Directive:
The lines to be extracted run from the start of the listing through the line containing "4.1 - b / 5.7))"; copy them exactly and nothing else.

++++ Dataset extract ++++

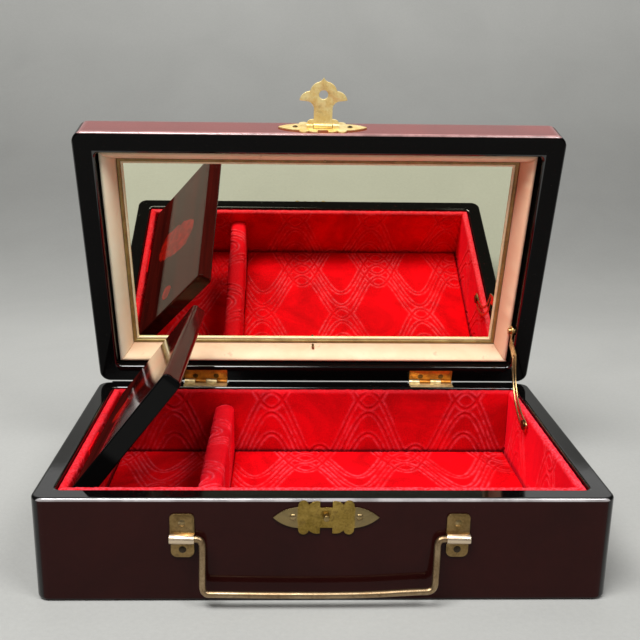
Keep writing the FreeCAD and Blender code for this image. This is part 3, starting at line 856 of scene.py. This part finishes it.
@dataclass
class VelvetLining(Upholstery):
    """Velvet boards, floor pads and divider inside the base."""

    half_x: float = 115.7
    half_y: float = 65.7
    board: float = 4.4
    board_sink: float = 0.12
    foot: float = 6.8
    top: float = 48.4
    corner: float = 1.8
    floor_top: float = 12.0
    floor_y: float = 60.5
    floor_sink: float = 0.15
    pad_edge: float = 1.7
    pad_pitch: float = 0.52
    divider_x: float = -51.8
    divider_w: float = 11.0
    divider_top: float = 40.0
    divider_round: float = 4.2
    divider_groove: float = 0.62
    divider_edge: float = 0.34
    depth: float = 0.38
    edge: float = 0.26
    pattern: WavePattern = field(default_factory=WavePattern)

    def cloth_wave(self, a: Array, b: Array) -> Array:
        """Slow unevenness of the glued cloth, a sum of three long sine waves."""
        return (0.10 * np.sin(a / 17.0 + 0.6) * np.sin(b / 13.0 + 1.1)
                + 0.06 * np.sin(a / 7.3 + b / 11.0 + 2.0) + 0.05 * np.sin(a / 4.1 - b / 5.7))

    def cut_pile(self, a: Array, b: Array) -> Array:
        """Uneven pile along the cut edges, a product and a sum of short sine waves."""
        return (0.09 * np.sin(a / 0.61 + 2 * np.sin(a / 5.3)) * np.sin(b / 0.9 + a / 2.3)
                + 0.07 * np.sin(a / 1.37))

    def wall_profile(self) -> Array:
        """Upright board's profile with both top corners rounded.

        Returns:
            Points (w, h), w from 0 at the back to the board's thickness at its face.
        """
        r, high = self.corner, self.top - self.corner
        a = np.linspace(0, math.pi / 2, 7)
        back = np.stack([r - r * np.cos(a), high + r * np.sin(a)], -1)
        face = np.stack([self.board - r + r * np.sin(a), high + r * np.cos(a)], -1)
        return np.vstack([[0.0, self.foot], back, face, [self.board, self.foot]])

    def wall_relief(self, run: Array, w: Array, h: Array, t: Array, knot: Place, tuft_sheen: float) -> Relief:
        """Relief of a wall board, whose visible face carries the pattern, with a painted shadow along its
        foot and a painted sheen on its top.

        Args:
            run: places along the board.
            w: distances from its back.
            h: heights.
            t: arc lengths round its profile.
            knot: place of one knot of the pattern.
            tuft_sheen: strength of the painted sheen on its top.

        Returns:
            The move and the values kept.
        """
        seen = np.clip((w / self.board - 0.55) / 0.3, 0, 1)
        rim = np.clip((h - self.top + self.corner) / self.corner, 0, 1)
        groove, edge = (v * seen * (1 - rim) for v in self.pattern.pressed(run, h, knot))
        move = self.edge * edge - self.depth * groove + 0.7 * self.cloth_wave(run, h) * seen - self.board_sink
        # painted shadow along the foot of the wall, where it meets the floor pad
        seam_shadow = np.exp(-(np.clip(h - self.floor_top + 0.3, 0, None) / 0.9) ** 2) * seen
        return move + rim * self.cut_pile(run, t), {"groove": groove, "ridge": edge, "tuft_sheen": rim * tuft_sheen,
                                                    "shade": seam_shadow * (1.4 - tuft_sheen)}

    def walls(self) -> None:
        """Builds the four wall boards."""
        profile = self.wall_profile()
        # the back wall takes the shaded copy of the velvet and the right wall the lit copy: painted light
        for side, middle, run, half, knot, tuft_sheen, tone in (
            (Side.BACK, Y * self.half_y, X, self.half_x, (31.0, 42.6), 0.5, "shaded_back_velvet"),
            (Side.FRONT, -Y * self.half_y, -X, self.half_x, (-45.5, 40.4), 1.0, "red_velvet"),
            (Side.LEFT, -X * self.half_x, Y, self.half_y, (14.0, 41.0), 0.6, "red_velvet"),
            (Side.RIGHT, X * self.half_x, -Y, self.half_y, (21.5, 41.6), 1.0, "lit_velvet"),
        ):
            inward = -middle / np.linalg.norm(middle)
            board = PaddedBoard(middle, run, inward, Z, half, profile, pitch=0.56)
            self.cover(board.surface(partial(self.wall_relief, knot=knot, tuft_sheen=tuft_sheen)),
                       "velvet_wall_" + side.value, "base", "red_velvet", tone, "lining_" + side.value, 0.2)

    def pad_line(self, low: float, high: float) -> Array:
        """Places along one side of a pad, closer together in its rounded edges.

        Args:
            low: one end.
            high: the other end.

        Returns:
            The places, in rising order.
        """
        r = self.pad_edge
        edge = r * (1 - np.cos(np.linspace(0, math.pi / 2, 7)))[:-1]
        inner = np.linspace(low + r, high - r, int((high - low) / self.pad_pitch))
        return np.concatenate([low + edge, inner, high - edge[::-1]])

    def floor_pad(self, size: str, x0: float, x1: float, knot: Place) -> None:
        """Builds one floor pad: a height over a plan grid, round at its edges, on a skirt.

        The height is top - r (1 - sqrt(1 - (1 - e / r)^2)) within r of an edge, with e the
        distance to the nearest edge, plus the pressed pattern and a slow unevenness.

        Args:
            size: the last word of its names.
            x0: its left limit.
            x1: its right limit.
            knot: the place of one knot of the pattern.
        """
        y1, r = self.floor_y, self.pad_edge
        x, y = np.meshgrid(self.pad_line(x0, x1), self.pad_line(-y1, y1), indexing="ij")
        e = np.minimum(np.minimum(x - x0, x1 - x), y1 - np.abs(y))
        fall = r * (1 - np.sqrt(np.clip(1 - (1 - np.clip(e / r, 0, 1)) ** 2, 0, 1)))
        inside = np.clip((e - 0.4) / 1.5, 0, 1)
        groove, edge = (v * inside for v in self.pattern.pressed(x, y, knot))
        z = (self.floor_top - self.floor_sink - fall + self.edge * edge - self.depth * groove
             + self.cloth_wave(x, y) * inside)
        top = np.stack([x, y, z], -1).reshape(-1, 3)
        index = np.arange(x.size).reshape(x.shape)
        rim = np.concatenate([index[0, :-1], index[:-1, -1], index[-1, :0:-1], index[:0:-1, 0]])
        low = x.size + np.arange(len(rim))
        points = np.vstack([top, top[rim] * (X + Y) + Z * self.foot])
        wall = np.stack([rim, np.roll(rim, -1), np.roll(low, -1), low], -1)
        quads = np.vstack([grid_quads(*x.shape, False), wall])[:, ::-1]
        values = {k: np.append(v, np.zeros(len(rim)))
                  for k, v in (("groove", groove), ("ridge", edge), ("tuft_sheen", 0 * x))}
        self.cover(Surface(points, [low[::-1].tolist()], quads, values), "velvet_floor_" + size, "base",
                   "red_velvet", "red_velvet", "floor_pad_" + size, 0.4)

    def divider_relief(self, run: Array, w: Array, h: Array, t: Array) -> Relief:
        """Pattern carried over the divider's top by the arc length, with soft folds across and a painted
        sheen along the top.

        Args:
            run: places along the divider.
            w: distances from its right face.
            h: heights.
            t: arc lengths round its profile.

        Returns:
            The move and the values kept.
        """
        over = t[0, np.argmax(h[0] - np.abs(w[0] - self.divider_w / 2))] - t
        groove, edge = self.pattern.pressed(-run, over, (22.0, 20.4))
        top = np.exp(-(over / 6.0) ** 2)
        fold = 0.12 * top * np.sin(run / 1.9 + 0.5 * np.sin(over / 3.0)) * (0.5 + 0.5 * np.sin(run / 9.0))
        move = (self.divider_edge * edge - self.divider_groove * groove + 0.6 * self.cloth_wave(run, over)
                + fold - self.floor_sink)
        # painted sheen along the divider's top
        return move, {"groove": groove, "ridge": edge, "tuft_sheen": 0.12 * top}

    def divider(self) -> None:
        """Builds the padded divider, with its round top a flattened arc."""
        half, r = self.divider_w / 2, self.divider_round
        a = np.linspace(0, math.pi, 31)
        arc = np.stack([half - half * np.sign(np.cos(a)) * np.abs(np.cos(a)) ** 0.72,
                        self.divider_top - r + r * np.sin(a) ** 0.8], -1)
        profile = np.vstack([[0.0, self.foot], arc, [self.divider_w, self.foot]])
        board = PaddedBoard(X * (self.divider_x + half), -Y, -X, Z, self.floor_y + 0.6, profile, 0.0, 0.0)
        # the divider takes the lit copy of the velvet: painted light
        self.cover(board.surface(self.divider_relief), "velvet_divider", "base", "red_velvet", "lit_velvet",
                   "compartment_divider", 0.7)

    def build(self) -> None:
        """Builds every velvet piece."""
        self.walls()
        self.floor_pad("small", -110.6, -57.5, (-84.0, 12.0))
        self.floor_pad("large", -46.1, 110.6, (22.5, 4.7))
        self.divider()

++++

Task output:
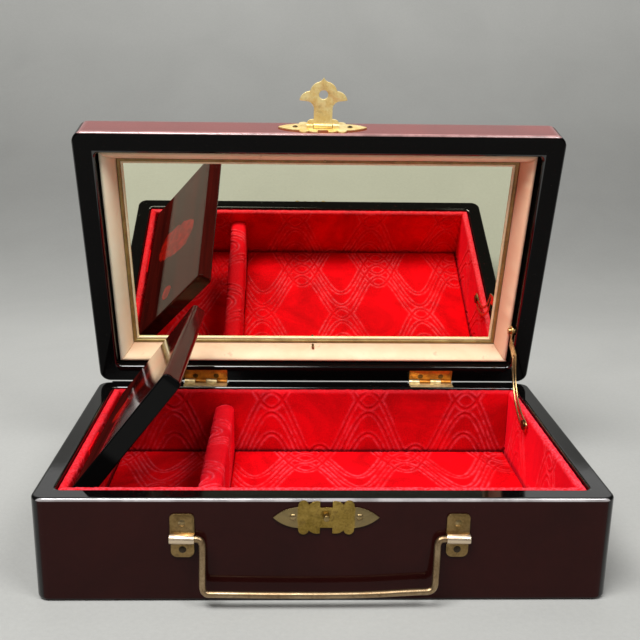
Keep writing the FreeCAD and Blender code for this image. This is part 3, starting at line 856 of scene.py. This part finishes it.
@dataclass
class VelvetLining(Upholstery):
    """Velvet boards, floor pads and divider inside the base."""

    half_x: float = 115.7
    half_y: float = 65.7
    board: float = 4.4
    board_sink: float = 0.12
    foot: float = 6.8
    top: float = 48.4
    corner: float = 1.8
    floor_top: float = 12.0
    floor_y: float = 60.5
    floor_sink: float = 0.15
    pad_edge: float = 1.7
    pad_pitch: float = 0.52
    divider_x: float = -51.8
    divider_w: float = 11.0
    divider_top: float = 40.0
    divider_round: float = 4.2
    divider_groove: float = 0.62
    divider_edge: float = 0.34
    depth: float = 0.38
    edge: float = 0.26
    pattern: WavePattern = field(default_factory=WavePattern)

    def cloth_wave(self, a: Array, b: Array) -> Array:
        """Slow unevenness of the glued cloth, a sum of three long sine waves."""
        return (0.10 * np.sin(a / 17.0 + 0.6) * np.sin(b / 13.0 + 1.1)
                + 0.06 * np.sin(a / 7.3 + b / 11.0 + 2.0) + 0.05 * np.sin(a / 4.1 - b / 5.7))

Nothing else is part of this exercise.